The book was instrumental in reintroducing the Alhambra to Western audiences. A plaque now marks the rooms in which Irving stayed while writing some of his book.

Alexander Pushkin's 1834 tale in verse The Tale of the Golden Cockerel is based on two chapters of Tales of the Alhambra. In turn, the Pushkin poem inspired Vladimir Belsky's libretto for the opera "The Golden Cockerel" by Nikolay Rimsky-Korsakov.

The book was translated into Bengali by Taslimuddin Ahmad in the 19th century.

Dudley Buck set portions of the text of the Don Munio chapter for his 1874 oratorio The Legend of Don Munio.

Erwin von Busse published a collection of short stories called Liebesmärchen or "Lovers Fairy Tales" based on the Tales of the Alhambra in Germany in 1921.

The book serves as the basis of the 1950 Spanish film Tales of the Alhambra.

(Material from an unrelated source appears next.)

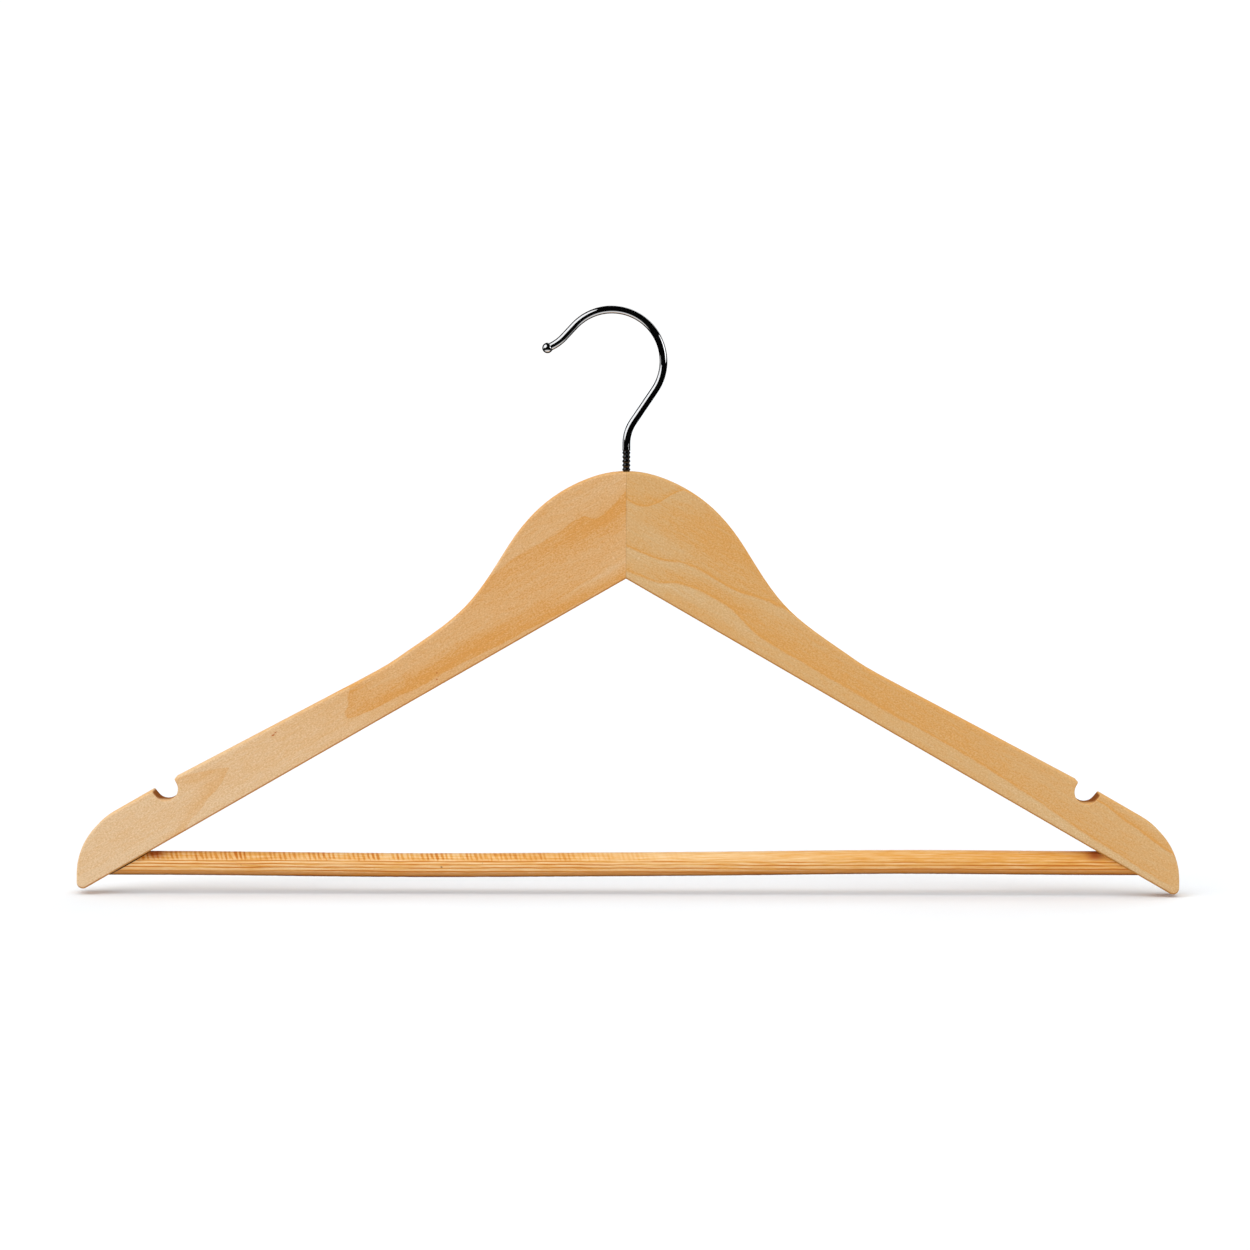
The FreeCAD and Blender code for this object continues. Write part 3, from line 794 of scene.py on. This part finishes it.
def hook_stations():
    """Rings from the shank's point to the ball, as (place, heading, radius), and its far side."""
    lean = math.radians(HOOK_LEAN)
    corner_drop = (HOOK_RADIUS + HOOK_CENTRE_X * math.cos(lean)) / math.sin(lean)
    seat_radius = HOOK_RADIUS - WIRE_RADIUS
    centre_z = -math.sqrt(seat_radius ** 2 - HOOK_CENTRE_X ** 2)
    corner = Vector((0.0, centre_z - corner_drop))
    arc_start = Vector((HOOK_CENTRE_X, centre_z)) + towards(-lean) * HOOK_RADIUS
    bend_reach = NECK_BEND_RADIUS * math.tan(lean / 2.0)
    neck_straight = (arc_start - corner).length - bend_reach

    # each run is (length or turn in degrees, bend radius), and a radius of none is straight
    runs = [
        (-HOOK_LEAN, NECK_BEND_RADIUS),
        (neck_straight, None),
        (90.0 + TIP_HEADING + HOOK_LEAN, HOOK_RADIUS),
        (TIP_STRAIGHT, None),
        (-TIP_BEND_ANGLE, TIP_BEND_RADIUS),
    ]
    stations = [(Vector((0.0, z)), UPWARDS, radius) for z, radius in shank_section()]
    place = Vector((0.0, corner.y - bend_reach))
    heading = UPWARDS
    stations.append((place, heading, WIRE_RADIUS))
    for amount, bend_radius in runs:
        if bend_radius is None:
            steps = STRAIGHT_STEPS
            turn = 0.0
            step = amount / steps
        else:
            steps = int(abs(amount))
            turn = math.radians(amount) / steps
            step = 2.0 * bend_radius * math.sin(abs(turn) / 2.0)
        for _ in range(steps):
            heading += turn / 2.0
            place = place + towards(heading) * step
            heading += turn / 2.0
            stations.append((place, heading, WIRE_RADIUS))

    # the ball swells from the wire round the end of the centre line
    ahead = towards(heading)
    meets = math.sqrt(BALL_RADIUS ** 2 - WIRE_RADIUS ** 2)
    stations = [s for s in stations if (s[0] - place).length > meets + SAME_PLACE]
    first_angle = math.pi - math.asin(WIRE_RADIUS / BALL_RADIUS)
    for index in range(BALL_STEPS):
        angle = first_angle - first_angle * index / BALL_STEPS
        ring_centre = place + ahead * BALL_RADIUS * math.cos(angle)
        stations.append((ring_centre, heading, BALL_RADIUS * math.sin(angle)))
    return stations, place + ahead * BALL_RADIUS


def smooth_hook(material):
    """The hook as one smooth closed surface in place of the CAD hook's coarser facets."""
    stations, far_end = hook_stations()
    points = []
    faces = []
    for place, heading, full_radius in stations:
        radius = full_radius - SKIN_INSET
        for side in range(RING_SIDES):
            angle = 2.0 * math.pi * side / RING_SIDES
            across = radius * math.cos(angle)
            points.append((place.x - math.sin(heading) * across, radius * math.sin(angle),
                           place.y + math.cos(heading) * across))
    for ring in range(len(stations) - 1):
        for side in range(RING_SIDES):
            a = ring * RING_SIDES + side
            b = ring * RING_SIDES + (side + 1) % RING_SIDES
            faces.append((a, b, b + RING_SIDES, a + RING_SIDES))

    # both ends close in a fan round one point
    near_point = len(points)
    far_point = near_point + 1
    last_ring = (len(stations) - 1) * RING_SIDES
    points.append((stations[0][0].x, 0.0, stations[0][0].y))
    points.append((far_end.x, 0.0, far_end.y))
    for side in range(RING_SIDES):
        after = (side + 1) % RING_SIDES
        faces.append((near_point, after, side))
        faces.append((far_point, last_ring + side, last_ring + after))

    mesh = bpy.data.meshes.new("hook_surface")
    mesh.from_pydata(points, [], faces)
    mesh.materials.append(material)
    mesh.shade_smooth()
    hook = bpy.data.objects.new("hook_surface", mesh)
    bpy.context.scene.collection.objects.link(hook)
    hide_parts("hook")
    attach(hook, "hook")


# ---- Studio ----
def floor():
    """Pale floor just below the tips, hidden from reflections."""
    paint = Paint("floor_finish")
    mottle = paint.noise(paint.place(), scale=MOTTLE_SCALE, detail=3.0)
    shade = paint.mix(mottle, colour(FLOOR), colour(FLOOR_MOTTLE))
    material = paint.finish(Base_Color=shade, Roughness=FLOOR_ROUGHNESS, Specular_IOR_Level=0.0)
    level = LOWEST_Z - FLOOR_DROP
    corners = [(-FLOOR_SIDE, FLOOR_FRONT, level), (FLOOR_SIDE, FLOOR_FRONT, level),
               (FLOOR_SIDE, FLOOR_BACK, level), (-FLOOR_SIDE, FLOOR_BACK, level)]
    mesh = bpy.data.meshes.new("floor")
    mesh.from_pydata(corners, [], [(0, 1, 2, 3)])
    mesh.materials.append(material)
    plane = bpy.data.objects.new("floor", mesh)
    bpy.context.scene.collection.objects.link(plane)
    plane.visible_glossy = False


def soft_sun(name, azimuth, elevation, angle, strength, mirrored):
    """Distant soft light."""
    light = bpy.data.lights.new(name, "SUN")
    light.energy = strength
    light.angle = math.radians(angle)
    lamp = bpy.data.objects.new(name, light)
    a = math.radians(azimuth)
    e = math.radians(elevation)
    source = Vector((math.sin(a) * math.cos(e), -math.cos(a) * math.cos(e), math.sin(e)))
    lamp.rotation_euler = source.to_track_quat("Z", "Y").to_euler()
    lamp.visible_glossy = mirrored
    bpy.context.scene.collection.objects.link(lamp)


def studio():
    """White surround to look at, an even fill, and a dark room for reflections."""
    world = bpy.data.worlds.new("studio")
    world.use_nodes = True
    world.node_tree.nodes.clear()
    sky = Nodes(world.node_tree)
    _, y, z = sky.parts(sky.place("Generated"))
    low = sky.smooth_map(z, *PATCH_TOP, PATCH_STRENGTH, ROOM_STRENGTH)
    room_light = sky.times(low, sky.fall(y, *PATCH_BACK))
    plain = (1.0, 1.0, 1.0, 1.0)
    surround = sky.node("Background", {"Color": plain, "Strength": SURROUND_STRENGTH})
    fill = sky.node("Background", {"Color": plain, "Strength": FILL_STRENGTH})
    room = sky.node("Background", {"Color": plain, "Strength": room_light})
    for_camera = sky.node("LightPath", {}, output="Is Camera Ray")
    for_mirrors = sky.node("LightPath", {}, output="Is Glossy Ray")
    lit = sky.node("MixShader", {0: for_mirrors, 1: fill, 2: room})
    seen = sky.node("MixShader", {0: for_camera, 1: lit, 2: surround})
    world_output = world.node_tree.nodes.new("ShaderNodeOutputWorld")
    sky.put(world_output.inputs["Surface"], seen)
    bpy.context.scene.world = world
    for sun in SUNS:
        soft_sun(*sun)


def camera():
    """Front camera, a little above the hanger, at the photo's viewing angle."""
    lens = bpy.data.cameras.new("camera")
    lens.sensor_fit = "HORIZONTAL"
    lens.sensor_width = SENSOR_WIDTH
    lens.lens = SENSOR_WIDTH * CAMERA_DISTANCE / VIEW_WIDTH
    lens.clip_start = NEAREST_SEEN
    lens.clip_end = FARTHEST_SEEN
    body = bpy.data.objects.new("camera", lens)
    e = math.radians(CAMERA_ELEVATION)
    away = Vector((0.0, -math.cos(e), math.sin(e)))
    turn = away.to_track_quat("Z", "Y").to_matrix().to_4x4()
    roll = Matrix.Rotation(math.radians(CAMERA_ROLL), 4, "Z")
    body.matrix_world = Matrix.Translation(AIM + away * CAMERA_DISTANCE) @ turn @ roll
    bpy.context.scene.collection.objects.link(body)
    bpy.context.scene.camera = body


cover("left_arm", arm_wood("left_arm_finish", -1, LEFT_FIGURE))
cover("right_arm", arm_wood("right_arm_finish", 1, RIGHT_FIGURE))
cover("trouser_bar", bar_wood())
HOOK_CHROME = chrome()
cover("hook", HOOK_CHROME)
smooth_hook(HOOK_CHROME)
NAIL_STEEL = steel()
cover("left_bar_nail", NAIL_STEEL)
cover("right_bar_nail", NAIL_STEEL)

floor()
studio()
camera()
bpy.context.scene.view_settings.view_transform = "Standard"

The Legend of the Moor's Legacy has been adapted into a Soviet cartoon in 1959.

Villa Zorayda, a museum in St. Augustine, Florida based on a wing of the Alhambra, takes its name from a character in Irving's book (specifically from "Legend of the Three Beautiful Princesses").

The city of Alhambra, California is named after the book. In 1874, the daughter of Benjamin Wilson was reading the book and encouraged him to use the name for his new Los Angeles suburban development.

Legend of Prince Ahmed Al Kamel or The Pilgrim of Love has been adapted as the children’s picture book Prince of the Birds, written and illustrated by Amanda Hall in 2005.

In 2017, Spanish animation producer Pedro Alonso Pablos made an animated miniseries featuring some of the Tales of the Alhambra: The Arab Astrologer, The three beautiful princesses and The rose of the Alhambra.